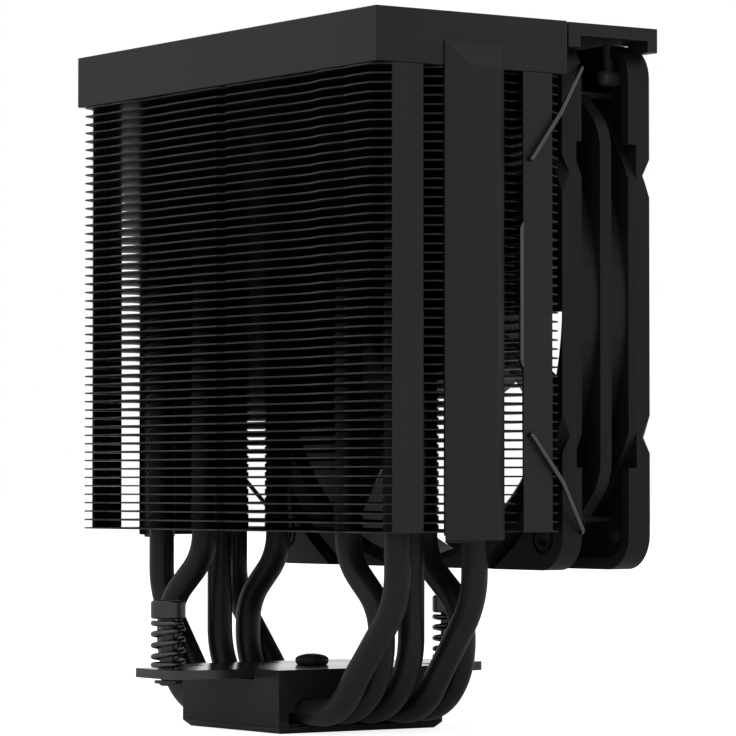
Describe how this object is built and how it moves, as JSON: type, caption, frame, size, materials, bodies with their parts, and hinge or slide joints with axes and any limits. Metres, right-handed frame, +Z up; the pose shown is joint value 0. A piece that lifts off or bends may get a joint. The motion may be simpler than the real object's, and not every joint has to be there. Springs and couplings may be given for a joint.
{
  "type": "cpu tower cooler",
  "caption": "Black tower heat sink with folded fins on U-shaped heat pipes, a spring-screw mounting bar and a square fan held by wire clips.",
  "frame": {"origin": "centre of the base's flat contact face", "axes": "+Z is up along the tower, X runs across its width, and the fan stands on the -Y side and blows towards +Y"},
  "size_m": [0.1362, 0.0959, 0.16],
  "materials": {
    "black_coat": "satin black powder coat on sheet aluminium",
    "black_fins": "thin matt black coat on aluminium fins",
    "black_nickel_pipe": "satin black plating on copper pipe",
    "black_nickel": "satin black plated base",
    "dark_steel": "polished black-nickel plated steel",
    "fan_plastic": "matt black moulded plastic",
    "soft_rubber": "matt black rubber",
    "motor_steel": "plain steel",
    "magnet": "bonded magnet",
    "bronze": "sintered bronze",
    "board": "circuit board",
    "copper": "enamelled copper winding",
    "clip_wire": "dark spring wire"
  },
  "bodies": {
    "tower": {"bar_screw": "dark_steel", "base_block": "black_nickel", "bearing_sleeve": "bronze", "cable_plug": "fan_plastic", "circuit_board": "board", "cold_plate": "black_nickel", "fan_cable": "soft_rubber", "fan_cap": "fan_plastic", "fan_frame": "fan_plastic", "fan_plug_left": "soft_rubber", "fan_plug_right": "soft_rubber", "fin_stack": "black_fins", "heatpipe_1": "black_nickel_pipe", "heatpipe_2": "black_nickel_pipe", "heatpipe_3": "black_nickel_pipe", "heatpipe_4": "black_nickel_pipe", "heatpipe_5": "black_nickel_pipe", "mounting_bar": "dark_steel", "screw_spring_front": "dark_steel", "screw_spring_rear": "dark_steel", "side_bar_left": "black_coat", "side_bar_right": "black_coat", "stator_coil_1": "copper", "stator_coil_2": "copper", "stator_coil_3": "copper", "stator_coil_4": "copper", "stator_core": "motor_steel", "top_cover": "black_coat"},
    "rotor": {"fan_rotor": "fan_plastic", "rotor_yoke": "motor_steel", "magnet_ring": "magnet", "rotor_shaft": "motor_steel", "shaft_ring": "motor_steel"},
    "clip_left": {"wire_clip_left": "clip_wire"},
    "clip_right": {"wire_clip_right": "clip_wire"},
    "screw_slide_front": {"screw_ring_front": "dark_steel"},
    "screw_front": {"spring_screw_front": "dark_steel"},
    "screw_slide_rear": {"screw_ring_rear": "dark_steel"},
    "screw_rear": {"spring_screw_rear": "dark_steel"}
  },
  "joints": [
    {"name": "fan_spin", "type": "hinge", "parent": "tower", "child": "rotor", "pos_m": [0, -0.04, 0.0968], "axis": [0, 1, 0], "continuous": true},
    {"name": "clip_left_swing", "type": "hinge", "parent": "tower", "child": "clip_left", "pos_m": [-0.0525, -0.032, 0.0968], "axis": [0, 0, 1], "range_deg": [0, 60]},
    {"name": "clip_right_swing", "type": "hinge", "parent": "tower", "child": "clip_right", "pos_m": [0.0525, -0.032, 0.0968], "axis": [0, 0, -1], "range_deg": [0, 60]},
    {"name": "screw_front_press", "type": "slide", "parent": "tower", "child": "screw_slide_front", "axis": [0, 0, -1], "range_m": [0, 0.0045], "deforming": ["screw_spring_front"]},
    {"name": "screw_front_turn", "type": "hinge", "parent": "screw_slide_front", "child": "screw_front", "pos_m": [0, -0.0392, 0.02], "axis": [0, 0, 1], "continuous": true},
    {"name": "screw_rear_press", "type": "slide", "parent": "tower", "child": "screw_slide_rear", "axis": [0, 0, -1], "range_m": [0, 0.0045], "deforming": ["screw_spring_rear"]},
    {"name": "screw_rear_turn", "type": "hinge", "parent": "screw_slide_rear", "child": "screw_rear", "pos_m": [0, 0.0392, 0.02], "axis": [0, 0, 1], "continuous": true}
  ]
}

* Written request
Return the listing above word for word.

* Result of this exercise
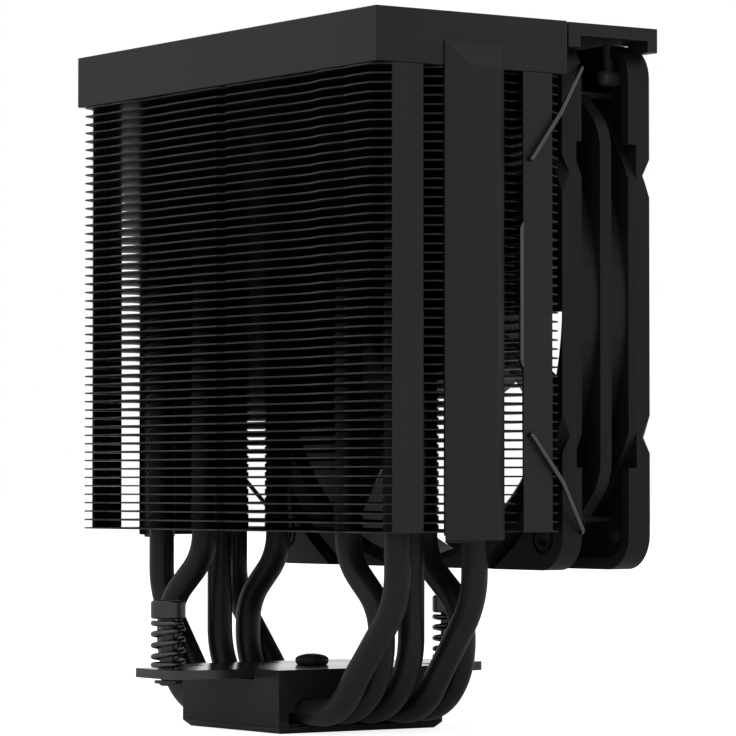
Describe how this object is built and how it moves, as JSON: type, caption, frame, size, materials, bodies with their parts, and hinge or slide joints with axes and any limits. Metres, right-handed frame, +Z up; the pose shown is joint value 0. A piece that lifts off or bends may get a joint. The motion may be simpler than the real object's, and not every joint has to be there. Springs and couplings may be given for a joint.
{
  "type": "cpu tower cooler",
  "caption": "Black tower heat sink with folded fins on U-shaped heat pipes, a spring-screw mounting bar and a square fan held by wire clips.",
  "frame": {"origin": "centre of the base's flat contact face", "axes": "+Z is up along the tower, X runs across its width, and the fan stands on the -Y side and blows towards +Y"},
  "size_m": [0.1362, 0.0959, 0.16],
  "materials": {
    "black_coat": "satin black powder coat on sheet aluminium",
    "black_fins": "thin matt black coat on aluminium fins",
    "black_nickel_pipe": "satin black plating on copper pipe",
    "black_nickel": "satin black plated base",
    "dark_steel": "polished black-nickel plated steel",
    "fan_plastic": "matt black moulded plastic",
    "soft_rubber": "matt black rubber",
    "motor_steel": "plain steel",
    "magnet": "bonded magnet",
    "bronze": "sintered bronze",
    "board": "circuit board",
    "copper": "enamelled copper winding",
    "clip_wire": "dark spring wire"
  },
  "bodies": {
    "tower": {"bar_screw": "dark_steel", "base_block": "black_nickel", "bearing_sleeve": "bronze", "cable_plug": "fan_plastic", "circuit_board": "board", "cold_plate": "black_nickel", "fan_cable": "soft_rubber", "fan_cap": "fan_plastic", "fan_frame": "fan_plastic", "fan_plug_left": "soft_rubber", "fan_plug_right": "soft_rubber", "fin_stack": "black_fins", "heatpipe_1": "black_nickel_pipe", "heatpipe_2": "black_nickel_pipe", "heatpipe_3": "black_nickel_pipe", "heatpipe_4": "black_nickel_pipe", "heatpipe_5": "black_nickel_pipe", "mounting_bar": "dark_steel", "screw_spring_front": "dark_steel", "screw_spring_rear": "dark_steel", "side_bar_left": "black_coat", "side_bar_right": "black_coat", "stator_coil_1": "copper", "stator_coil_2": "copper", "stator_coil_3": "copper", "stator_coil_4": "copper", "stator_core": "motor_steel", "top_cover": "black_coat"},
    "rotor": {"fan_rotor": "fan_plastic", "rotor_yoke": "motor_steel", "magnet_ring": "magnet", "rotor_shaft": "motor_steel", "shaft_ring": "motor_steel"},
    "clip_left": {"wire_clip_left": "clip_wire"},
    "clip_right": {"wire_clip_right": "clip_wire"},
    "screw_slide_front": {"screw_ring_front": "dark_steel"},
    "screw_front": {"spring_screw_front": "dark_steel"},
    "screw_slide_rear": {"screw_ring_rear": "dark_steel"},
    "screw_rear": {"spring_screw_rear": "dark_steel"}
  },
  "joints": [
    {"name": "fan_spin", "type": "hinge", "parent": "tower", "child": "rotor", "pos_m": [0, -0.04, 0.0968], "axis": [0, 1, 0], "continuous": true},
    {"name": "clip_left_swing", "type": "hinge", "parent": "tower", "child": "clip_left", "pos_m": [-0.0525, -0.032, 0.0968], "axis": [0, 0, 1], "range_deg": [0, 60]},
    {"name": "clip_right_swing", "type": "hinge", "parent": "tower", "child": "clip_right", "pos_m": [0.0525, -0.032, 0.0968], "axis": [0, 0, -1], "range_deg": [0, 60]},
    {"name": "screw_front_press", "type": "slide", "parent": "tower", "child": "screw_slide_front", "axis": [0, 0, -1], "range_m": [0, 0.0045], "deforming": ["screw_spring_front"]},
    {"name": "screw_front_turn", "type": "hinge", "parent": "screw_slide_front", "child": "screw_front", "pos_m": [0, -0.0392, 0.02], "axis": [0, 0, 1], "continuous": true},
    {"name": "screw_rear_press", "type": "slide", "parent": "tower", "child": "screw_slide_rear", "axis": [0, 0, -1], "range_m": [0, 0.0045], "deforming": ["screw_spring_rear"]},
    {"name": "screw_rear_turn", "type": "hinge", "parent": "screw_slide_rear", "child": "screw_rear", "pos_m": [0, 0.0392, 0.02], "axis": [0, 0, 1], "continuous": true}
  ]
}